Again, I’m mighty curious as to where Cassia came by her razor sharp perception. It sure as hell wasn’t her parents or even her grandparents. Maybe a real protagonist dropped a little bit of their wits as they were passing through and Cassia ate it. Which means she’s not a real protagonist but it’s like being the one eyed idiot in the land of the blind morons.

Cassia manages to get to the top where Ky is the Officer appears. His “datapod” predicted that she’d be second to arrive. He disappears, giving Cassia a chance to chat up her second, as yet unaware, suitor. She comments on how he beat them all there and Ky says it’s predicted because he grew up in the outer provinces. This causes Cassia to wonder wildly what reason he would have to hike so much and what he was running from and blah blah blah.

I’m getting sick of these stupid hacks furthering the plot by having their characters ask questions so I’m coining a new term for it. Speculative narration. It’s pointless and annoying, especially when they answer their own questions within the book. Then, because Cassia is a rude snot, she’s asks Ky a question.

Before I can stop myself, I ask Ky something that I should not ask: “What happened to your mother?”

Cassia knows she shouldn’t ask but doesn’t care. And this guys ends up falling for you? What a loser. He instinctually knows she’s not talking about his adopted mom. He says that’s not a question she should be asking and then asks her who she lost. Cassia asks what does he mean, and Ky says he can tell, she says her grandpa, he asks if it was expected, she says it was his eightieth but that what he said shocked her.
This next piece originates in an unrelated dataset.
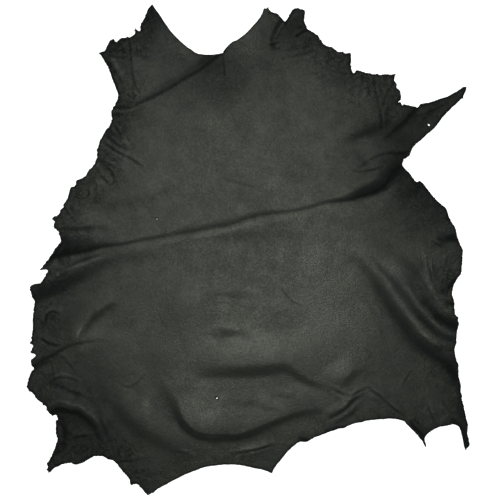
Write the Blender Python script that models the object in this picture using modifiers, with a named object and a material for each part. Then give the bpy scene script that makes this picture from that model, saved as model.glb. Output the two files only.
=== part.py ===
"""A whole dressed skin, soft and thin, lying grain side up on a flat surface.

The skin is one sheet. Its outline and its folds are measured in millimetres on a square
table, right and down from the table's far left corner, with the neck at the far side.
The sheet is drawn flat first: an outline, then points that follow the folds. Each point
is then lifted by the folds that it lies on, and Solidify gives the sheet its thickness.
The model is in metres, +Z up, with its origin under the middle of its own box.
"""

import math
import random
from collections import namedtuple

import bmesh
import bpy
import numpy as np
from mathutils import Vector, noise
from mathutils.geometry import delaunay_2d_cdt

MM = 0.001
THICKNESS = 1.2 * MM

EDGE_STEP = 13.0        # mm between points along the outline
FOLD_STEP = 15.0        # mm between points along a fold
PLAIN_STEP = 29.0       # mm between points where the skin lies flat
FOLD_CLEARANCE = 6.5    # mm, the least distance between points near folds
PLAIN_CLEARANCE = 15.0  # mm, the least distance between points where it lies flat
PATH_STEP = 5.0         # mm between the points that a fold's height is worked out from
TEAR_SEED = 11

SWELL_HIGH = 5.0        # mm, the highest of the slow swells between the folds
SWELL_LONG = 150.0      # mm, how far the slow swells reach
REST_RIGHT, REST_DOWN = 560.0, 600.0
REST_REACH = 60.0       # mm round that place where the skin lies flat on the surface
REST_FADE = 90.0        # mm from there out to where the slow swells are whole

LEATHER_COLOUR = (0.024, 0.026, 0.022, 1.0)
LEATHER_ROUGHNESS = 0.5

# A stretch of the outline: how raggedly it is torn in mm, and its corners, clockwise as
# seen from above. A corner's bow is how far the edge from it to the next corner curves
# out of the straight: outwards above zero, inwards below it.
Stretch = namedtuple("Stretch", "torn corners")
Corner = namedtuple("Corner", "right down bow")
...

Then Ky says that’s right, people in the city die at eighty. Cassia is shocked by the idea that people elsewhere might not live so long. This leads to a bit more speculative narration before he leans in and says he saw her in the woods. Cassia says she knows and is going to destroy it and he asks if she can manage it without getting caught. She thinks she can but Ky doesn’t believe it so he offers to help her do it.

Suddenly Cassia switches subject because she realizes they skipped some lines. She asks Ky how he beat her to the top and he says he’s just faster. It wasn’t because he took a taxi or anything. Cassia suggests that if he saw her then someone else might have as well then he says he ran and so does she.
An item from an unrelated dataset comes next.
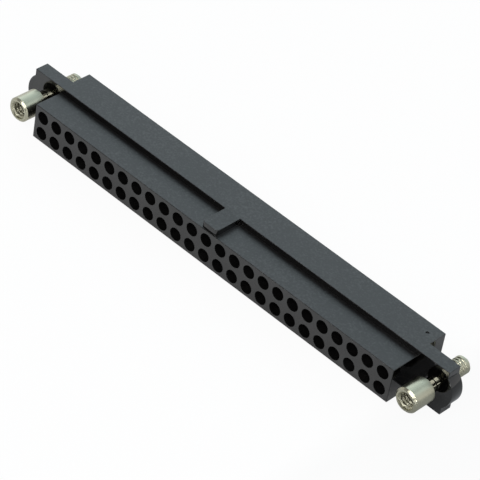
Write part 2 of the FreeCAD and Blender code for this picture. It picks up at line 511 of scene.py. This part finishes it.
class Finish:
    """The node tree of a material or of the world, under construction."""

    def __init__(self, owner):
        owner.use_nodes = True
        self.owner = owner
        self.tree = owner.node_tree
        self.tree.nodes.clear()

    @classmethod
    def material(cls, name):
        return cls(bpy.data.materials.new(name))

    def node(self, kind, settings=None, inputs=None):
        """Adds a node, and returns its outputs by name as channels."""
        made = self.tree.nodes.new(kind)
        for key, value in (settings or {}).items():
            if key == "stops":
                self.set_stops(made.color_ramp, value)
            else:
                setattr(made, key, value)
        for key, value in (inputs or {}).items():
            if isinstance(value, Channel):
                self.tree.links.new(value.socket, made.inputs[key])
            else:
                made.inputs[key].default_value = value
        return {socket.name: Channel(self, socket) for socket in made.outputs if socket.enabled}

    def set_stops(self, ramp, stops):
        """Gives a ramp, which has two stops to begin with, the stops that are wanted."""
        for place, _ in stops[2:]:
            ramp.elements.new(place)
        for element, (place, colour) in zip(ramp.elements, stops):
            element.position = place
            element.color = colour

    def noise(self, scale, detail=2.0, roughness=0.5, vector=None):
        """Noise between 0 and 1, on Object coordinates unless another vector is given."""
        vector = vector or self.node("ShaderNodeTexCoord")["Object"]
        inputs = {"Vector": vector, "Scale": scale, "Detail": detail, "Roughness": roughness}
        return self.node("ShaderNodeTexNoise", {}, inputs)["Fac"]

    def mix(self, amount, first, second):
        """A blend of two colours. The Mix node's colours are its sockets 6 and 7."""
        settings = {"data_type": "RGBA"}
        outputs = self.node("ShaderNodeMix", settings, {"Factor": amount, 6: first, 7: second})
        return outputs["Result"]

    def close(self, surface):
        """Links the surface to the output, and returns the finished material."""
        self.node("ShaderNodeOutputMaterial", {}, {"Surface": surface})
        return self.owner


# %% [markdown]
# ## The black moulding
# Glass-filled black plastic is close to black, and most of what one sees of it is the white
# studio in its skin. Its upright faces were made by polished steel and mirror sharply. The top
# and underside were made by spark-eroded steel, and their mirror image is soft. The walls of the
# cavities are rough and mirror little, so that the cavities stay dark to the rim. These are
# three materials of one recipe, each with its own skin.
#
# The recipe lays three noises over each other. A slow one follows the flow of the plastic and
# changes its colour and sheen, a finer one mottles the sheen, and the finest is the grain that
# the bump reads.

# %% Black plastic
PLASTIC_DARK = (0.0005, 0.0005, 0.0006, 1)
PLASTIC_PALE = (0.0016, 0.0014, 0.0013, 1)
PLASTIC_IOR = 1.6
CAVITY_IOR = 1.22
POLISHED_GRAIN = 0.000002
ROUGH_GRAIN = 0.00001
GRAIN_PER_METRE = 9000
FLOW_PER_METRE = 260
MOTTLE_PER_METRE = 4500
NOISE_MIDDLE = 0.5
SHEEN_START = 0.4
SHEEN_RANGE = 0.5
LEAST_ROUGHNESS = 0.85
FLOW_ROUGHNESS = 0.2
GRAIN_ROUGHNESS = 0.1
GRAIN_BUMP = 0.25

# Each skin has a name, a roughness, a depth of grain in metres, a range of mottle and an index
# of refraction.
SKINS = (
    ("black_polished", 0.08, POLISHED_GRAIN, 0.2, PLASTIC_IOR),
    ("black_sparked", 0.42, ROUGH_GRAIN, 1.6, PLASTIC_IOR),
    ("black_bore", 0.6, ROUGH_GRAIN, 0.0, CAVITY_IOR),
)
POLISHED, SPARKED, CAVITY = range(len(SKINS))


def black_moulding(name, skin_roughness, grain_depth, mottle_range, ior):
    """The black plastic with one of its skins."""
    finish = Finish.material(name)
    grain = finish.noise(GRAIN_PER_METRE, detail=3.0)
    flow = finish.noise(FLOW_PER_METRE, detail=4.0, roughness=0.6)
    mottle = finish.noise(MOTTLE_PER_METRE, detail=3.0, roughness=0.6)
    sheen = (flow - SHEEN_START) * SHEEN_RANGE + (mottle - NOISE_MIDDLE) * mottle_range
    colour = finish.mix(flow, PLASTIC_DARK, PLASTIC_PALE)
    unevenness = LEAST_ROUGHNESS + flow * FLOW_ROUGHNESS + grain * GRAIN_ROUGHNESS
    roughness = skin_roughness * unevenness
    bump_inputs = {"Strength": GRAIN_BUMP, "Distance": grain_depth, "Height": grain}
    bump = finish.node("ShaderNodeBump", {}, bump_inputs)["Normal"]
    inputs = {
        "Base Color": colour,
        "Roughness": roughness,
        "IOR": ior,
        "Coat Weight": sheen.at_least(0.0),
        "Coat Roughness": skin_roughness,
        "Normal": bump,
    }
    shader = finish.node("ShaderNodeBsdfPrincipled", {}, inputs)["BSDF"]
    return finish.close(shader)


for skin in SKINS:
    housing.data.materials.append(black_moulding(*skin))

# %% [markdown]
# ## Which face has which skin
# A face takes its skin from where it is and which way it faces. A wall inside the nose or the
# block belongs to a cavity. Whatever looks up or down outside them is sparked, with the small
# rounds along the top edges, because a polished round would mirror the dark front of the tent
# as a thin black line.

# %% Skins by place
CAVITY_WALL_LEAN = 0.5
SPARKED_LEAN = 0.3


def skin_of(face):
    """The number of the face's skin in SKINS."""
    place = face.center / MM
    within_ends = abs(place.x) < nose_end - NOSE_ROUND
    within_height = abs(place.z) < NOSE_TOP - NOSE_ROUND
    if within_ends and within_height and abs(face.normal.y) < CAVITY_WALL_LEAN:
        return CAVITY
    if abs(face.normal.z) > SPARKED_LEAN and not within_height:
        return SPARKED
    return POLISHED


faces_by_skin = [0] * len(SKINS)
for face in housing.data.polygons:
    face.material_index = skin_of(face)
    faces_by_skin[face.material_index] += 1
print("polished, sparked and cavity faces:", faces_by_skin)

# %% [markdown]
# ## The turned metal
# The screws are plated steel with a faint warm tint. The tool leaves fine rings round the axis,
# so the grain is read along the length and the radius only, which makes it the same all the way
# round. A Mapping node brings each screw's axis to the centre first.
#
# The tool cuts the tapped bore and the tail's thread less cleanly than the sleeve, and the neck
# was polished. The place along the axis and the radius tell these zones apart, each as a mask
# of 0 or 1, and a mask times a step changes the roughness there.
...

Cassia says that she knows she shouldn’t have kept them but the words are so beautiful. I can understand that. If my inner voice was as flat and lifeless as Cassia’s, I’d find the instructions on oatmeal packets a magical portal to wonderland. Hell, these people would have their minds blown if they ever stumbled upon IKEA assembly instructions. If “the Society” has any enemies, all they need to do is drop leaflets on the citizens until they all stroke out on the sublime beauty of shampoo ingredients.
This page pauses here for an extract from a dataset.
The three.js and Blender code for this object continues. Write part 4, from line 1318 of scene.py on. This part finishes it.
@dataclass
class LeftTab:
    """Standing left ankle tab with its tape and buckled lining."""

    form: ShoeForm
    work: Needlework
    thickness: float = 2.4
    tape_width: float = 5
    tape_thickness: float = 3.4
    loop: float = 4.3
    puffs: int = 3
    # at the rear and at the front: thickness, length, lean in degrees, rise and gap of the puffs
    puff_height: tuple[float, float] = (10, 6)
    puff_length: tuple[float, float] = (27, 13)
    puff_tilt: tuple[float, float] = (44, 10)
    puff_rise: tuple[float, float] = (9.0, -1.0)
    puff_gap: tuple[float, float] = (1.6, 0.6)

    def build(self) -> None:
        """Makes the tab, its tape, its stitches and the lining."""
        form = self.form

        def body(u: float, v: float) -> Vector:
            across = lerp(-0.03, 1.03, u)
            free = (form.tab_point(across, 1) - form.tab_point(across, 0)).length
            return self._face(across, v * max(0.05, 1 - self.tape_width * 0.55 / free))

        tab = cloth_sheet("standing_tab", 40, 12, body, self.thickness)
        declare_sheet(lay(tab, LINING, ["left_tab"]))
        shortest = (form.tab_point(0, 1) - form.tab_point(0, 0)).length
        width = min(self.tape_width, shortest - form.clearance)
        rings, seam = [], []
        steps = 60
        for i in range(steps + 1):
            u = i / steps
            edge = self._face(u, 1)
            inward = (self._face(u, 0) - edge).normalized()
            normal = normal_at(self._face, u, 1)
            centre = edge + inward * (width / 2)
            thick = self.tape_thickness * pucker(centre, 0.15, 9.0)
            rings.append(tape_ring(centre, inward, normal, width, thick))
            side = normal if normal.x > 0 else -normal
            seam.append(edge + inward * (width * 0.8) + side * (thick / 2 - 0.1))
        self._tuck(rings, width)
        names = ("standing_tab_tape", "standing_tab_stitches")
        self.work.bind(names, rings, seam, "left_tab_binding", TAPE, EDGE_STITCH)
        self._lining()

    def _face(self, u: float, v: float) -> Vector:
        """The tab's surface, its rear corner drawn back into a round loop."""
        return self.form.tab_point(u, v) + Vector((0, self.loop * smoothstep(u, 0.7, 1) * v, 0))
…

Ky asks if Cassia can remember the words without the paper and she thinks so but not forever. Ky asks if Cassia wants to keep them forever and she repeats that they’re “so beautiful”. Then the rest of the nameless class and Officer join them and they head back down for lunch and back to “Second School”. All the while, Cassia is doing more speculative narration and then wondering why she never asked Ky if he’d keep her secret. That’s simple, Cassia. He’s attractive and that quality alone means that he’s trustworthy.